As he moved out along the lowest branch, Xero thought about Webb’s point and about how, ever since he’d first climbed that sharp, black, fence, every part of his life seemed different from what he’d known.

“There,” he said, pointing through the dark.

Webb moved his head into different positions for a better view. “I don’t see anything.”

“The outside is dark brown wood,” said Xero, describing the two-story playhouse, “and the windows are round and they’re made of real glass and the front door has the #1 on it like that’s her address and a silver bull’s head with a silver ring in its nose and you bang the ring against more flat silver instead of using a doorbell and it locks with a key so Carly can sleep out there at night and no one can get in.”

“Too bad she didn’t lock the door when you were in there,” said Webb, stretching his neck, trying to see through the darkness.

Xero had thought that same thing a hundred times at least.

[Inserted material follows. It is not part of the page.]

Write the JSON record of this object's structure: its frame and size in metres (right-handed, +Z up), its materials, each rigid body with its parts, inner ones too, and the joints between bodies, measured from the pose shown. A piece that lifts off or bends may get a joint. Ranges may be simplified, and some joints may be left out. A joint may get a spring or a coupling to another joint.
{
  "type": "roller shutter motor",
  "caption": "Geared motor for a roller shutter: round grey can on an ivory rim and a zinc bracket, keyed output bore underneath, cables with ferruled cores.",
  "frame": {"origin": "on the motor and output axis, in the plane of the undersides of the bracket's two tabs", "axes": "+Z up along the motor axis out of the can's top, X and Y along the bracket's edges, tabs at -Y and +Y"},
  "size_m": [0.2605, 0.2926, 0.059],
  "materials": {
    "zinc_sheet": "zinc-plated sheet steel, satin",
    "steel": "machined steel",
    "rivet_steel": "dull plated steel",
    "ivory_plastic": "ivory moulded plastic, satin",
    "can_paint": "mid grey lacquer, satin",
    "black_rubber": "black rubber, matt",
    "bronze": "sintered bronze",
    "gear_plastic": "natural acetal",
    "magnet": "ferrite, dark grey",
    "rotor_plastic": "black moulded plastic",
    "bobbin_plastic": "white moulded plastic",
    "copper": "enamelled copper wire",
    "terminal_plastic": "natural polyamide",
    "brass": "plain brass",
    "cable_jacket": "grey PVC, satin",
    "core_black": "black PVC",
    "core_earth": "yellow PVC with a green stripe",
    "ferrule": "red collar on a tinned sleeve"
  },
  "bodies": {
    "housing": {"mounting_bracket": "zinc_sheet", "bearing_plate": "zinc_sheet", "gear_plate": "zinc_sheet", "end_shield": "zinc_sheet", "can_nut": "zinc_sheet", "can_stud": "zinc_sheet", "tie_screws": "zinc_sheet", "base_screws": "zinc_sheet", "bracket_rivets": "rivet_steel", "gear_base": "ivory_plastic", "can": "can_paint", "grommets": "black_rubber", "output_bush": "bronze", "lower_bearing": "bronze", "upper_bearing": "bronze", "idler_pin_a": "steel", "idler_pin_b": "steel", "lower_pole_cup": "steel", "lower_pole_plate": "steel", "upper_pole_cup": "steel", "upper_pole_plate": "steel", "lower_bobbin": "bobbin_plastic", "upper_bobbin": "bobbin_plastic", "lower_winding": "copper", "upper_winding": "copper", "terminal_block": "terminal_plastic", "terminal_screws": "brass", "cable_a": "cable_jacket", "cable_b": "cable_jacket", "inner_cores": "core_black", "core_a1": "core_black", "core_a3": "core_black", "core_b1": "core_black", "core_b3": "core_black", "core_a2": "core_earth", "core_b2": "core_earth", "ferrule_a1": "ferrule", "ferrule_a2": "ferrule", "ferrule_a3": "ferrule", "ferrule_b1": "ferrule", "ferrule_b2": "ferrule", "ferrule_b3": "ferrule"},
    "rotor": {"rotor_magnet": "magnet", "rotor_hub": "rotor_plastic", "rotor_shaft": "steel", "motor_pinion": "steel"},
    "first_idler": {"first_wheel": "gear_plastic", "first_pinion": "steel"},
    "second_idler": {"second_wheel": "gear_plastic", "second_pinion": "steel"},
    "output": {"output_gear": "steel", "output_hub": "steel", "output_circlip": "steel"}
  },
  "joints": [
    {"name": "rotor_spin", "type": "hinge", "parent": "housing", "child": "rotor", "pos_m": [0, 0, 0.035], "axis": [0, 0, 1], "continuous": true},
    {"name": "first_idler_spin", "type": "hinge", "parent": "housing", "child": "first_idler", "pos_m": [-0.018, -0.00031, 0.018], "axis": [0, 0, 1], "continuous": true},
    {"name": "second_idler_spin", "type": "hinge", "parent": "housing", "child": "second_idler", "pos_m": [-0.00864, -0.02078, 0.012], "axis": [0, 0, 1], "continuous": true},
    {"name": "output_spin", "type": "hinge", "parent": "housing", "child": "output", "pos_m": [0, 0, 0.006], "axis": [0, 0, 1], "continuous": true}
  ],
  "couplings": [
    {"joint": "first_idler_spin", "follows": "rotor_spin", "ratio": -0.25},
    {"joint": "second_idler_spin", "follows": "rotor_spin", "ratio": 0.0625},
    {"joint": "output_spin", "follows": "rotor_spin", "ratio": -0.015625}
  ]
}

“There’s a loft inside up top and you have to climb a wide ladder to get to it and it’s big enough for two people to sit with their legs crossed and no one looking in the windows downstairs can see you up there.” Xero told Webb that he didn’t get a chance to test that out for himself because Carly’s dad showed up and ruined everything. “The loft has a small door that opens outside and there’s a deck which is the top of this cool slide that curves once around and there’s this small trampoline off to the side at the bottom. Inside there are chairs, but not cheesy chairs. I mean big soft bean bag chairs. And a love seat.”

“Oooh, a love seat,” said Webb drawing out love as far as he could. “Wonder where you were headed?”

Xero’s entire body prickled with a different kind of heat than his belly had earlier. He had hoped, after all, to spend some time with Carly on that seat.

“I bet everyone’s in bed right now,” Webb continued, bending his knees. “Let’s go check it out.” He landed on the ground below the tree with a dull thunk.

“We can’t–” Xero started to say, but can’t was one word that Webb Sanders never allowed himself to hear. Especially when he was off somewhere adventuring in the dark.

Pausing briefly at the end of the tall fence, Webb stuck his head around the corner, then disappeared into the darkness.